Bug #59140 LIKE concat('%',@a,'%') doesn't match when @a contains latin1 string
Submitted: 23 Dec 2010 18:29 Modified: 5 Jun 2012 16:32
Reporter: Andrii Nikitin Email Updates:
Status: Closed Impact on me:
None 
Category:MySQL Server: Charsets Severity:S2 (Serious)
Version:5.5.8 OS:Any
Assigned to: CPU Architecture:Any

[23 Dec 2010 18:29] Andrii Nikitin
Description:
following expression in WHERE clause doesn't always returns TRUE:

column LIKE concat('%',@a,'%');

Following preconditions were identified:

1. column has latin1 character set
2. length(@a) > 3
3. latin1 string was written into @a

Here is small log showing that expression has different result in WHERE and SELECT clauses:

set @a="root";

select
convert(user using latin1) not like concat(_latin1 "%", @a, _latin1 "%")
from mysql.user where 
convert(user using latin1) not like concat(_latin1 "%", @a, _latin1 "%");

mysql > set @a="root";
Query OK, 0 rows affected (0.00 sec)

mysql > 
mysql > select
    -> convert(user using latin1) not like concat(_latin1 "%", @a, _latin1 "%")
    -> from mysql.user where 
    -> convert(user using latin1) not like concat(_latin1 "%", @a, _latin1 "%");
+--------------------------------------------------------------------------+
| convert(user using latin1) not like concat(_latin1 "%", @a, _latin1 "%") |
+--------------------------------------------------------------------------+
|                                                                        1 |
|                                                                        0 |
+--------------------------------------------------------------------------+
2 rows in set (0.00 sec)

That is obviously wrong because such deterministic expression must have same result in SELECT and WHERE clause.

How to repeat:
If lucky enough, following testcase will show the problem (mysql.user should have at least one "root" entry):

select convert("root" using latin1)  into @a;

-- this will return some matching rows
select convert(user using latin1) like concat(_latin1 "%", @a, _latin1 "%") from mysql.user;

-- this will return empty set
select 1 from mysql.user where convert(user using latin1) like concat(_latin1 "%", @a, _latin1 "%");

Suggested fix:
this LIKE expression must return the same result in SELECT and FROM clauses
[23 Dec 2010 18:35] Andrii Nikitin
Note that this problem also affects local variables in stored programs.

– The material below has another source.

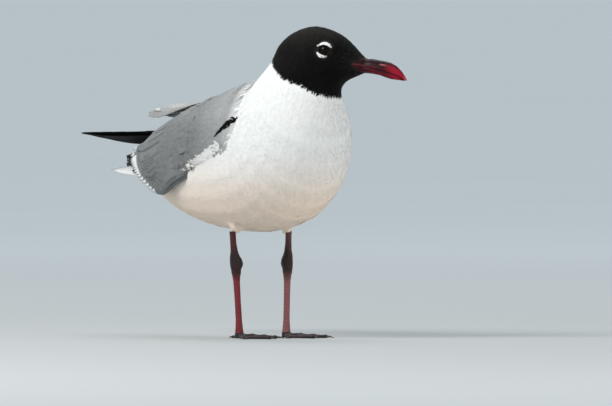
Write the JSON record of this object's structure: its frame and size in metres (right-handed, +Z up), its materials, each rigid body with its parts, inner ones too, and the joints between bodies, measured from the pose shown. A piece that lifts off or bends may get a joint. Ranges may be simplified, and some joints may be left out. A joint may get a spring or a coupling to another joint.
{
  "type": "laughing gull, standing at rest, life-size museum model",
  "caption": "Life-size still model of a black-hooded gull standing on its webbed feet, head turned left, wings closed and crossed over the tail.",
  "frame": {"origin": "centre of the bird's bounding box in plan, on the floor under its soles", "axes": "+Z up, the bird's body faces -Y, its right side is -X; the longest extent, from the bill to the wing tips, lies along Y"},
  "size_m": [0.1064, 0.3304, 0.2268],
  "materials": {
    "white_plumage": "matte",
    "hood": "matte",
    "grey_wing": "matte",
    "black_feather": "satin",
    "bill_red": "satin",
    "leg_red": "satin",
    "foot_dark": "satin",
    "claw_black": "satin",
    "eye_dark": "gloss"
  },
  "bodies": {
    "root": {"head": "hood", "neck": "white_plumage", "trunk": "white_plumage", "tail": "white_plumage", "mantle": "grey_wing", "upper_bill": "bill_red", "lower_bill": "bill_red", "right_eye": "eye_dark", "right_wing_coverts": "grey_wing", "right_secondaries": "grey_wing", "right_tertials": "grey_wing", "right_primaries": "black_feather", "right_thigh": "white_plumage", "right_shin": "leg_red", "right_tarsus": "leg_red", "right_foot": "foot_dark", "right_inner_claw": "claw_black", "right_middle_claw": "claw_black", "right_outer_claw": "claw_black", "right_hind_claw": "claw_black", "left_eye": "eye_dark", "left_wing_coverts": "grey_wing", "left_secondaries": "grey_wing", "left_tertials": "grey_wing", "left_primaries": "black_feather", "left_thigh": "white_plumage", "left_shin": "leg_red", "left_tarsus": "leg_red", "left_foot": "foot_dark", "left_inner_claw": "claw_black", "left_middle_claw": "claw_black", "left_outer_claw": "claw_black", "left_hind_claw": "claw_black"}
  },
  "joints": []
}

Workaround is introduce explicit cast for @a to any character set.
[13 Sep 2011 6:59] Valeriy Kravchuk
Bug #60130 was marked as a duplicate of this one.
[5 Jun 2012 16:32] Paul DuBois
Noted in 5.5.26, 5.6.6 changelogs.

Using CONCAT() to construct a pattern for a LIKE pattern match could
result in memory corrupting and match failure.
[12 Apr 2018 5:27] Erlend Dahl
Bug#63146 LIKE with CONCAT and REPLACE produces empty resultset - connection encoding

was marked as a duplicate.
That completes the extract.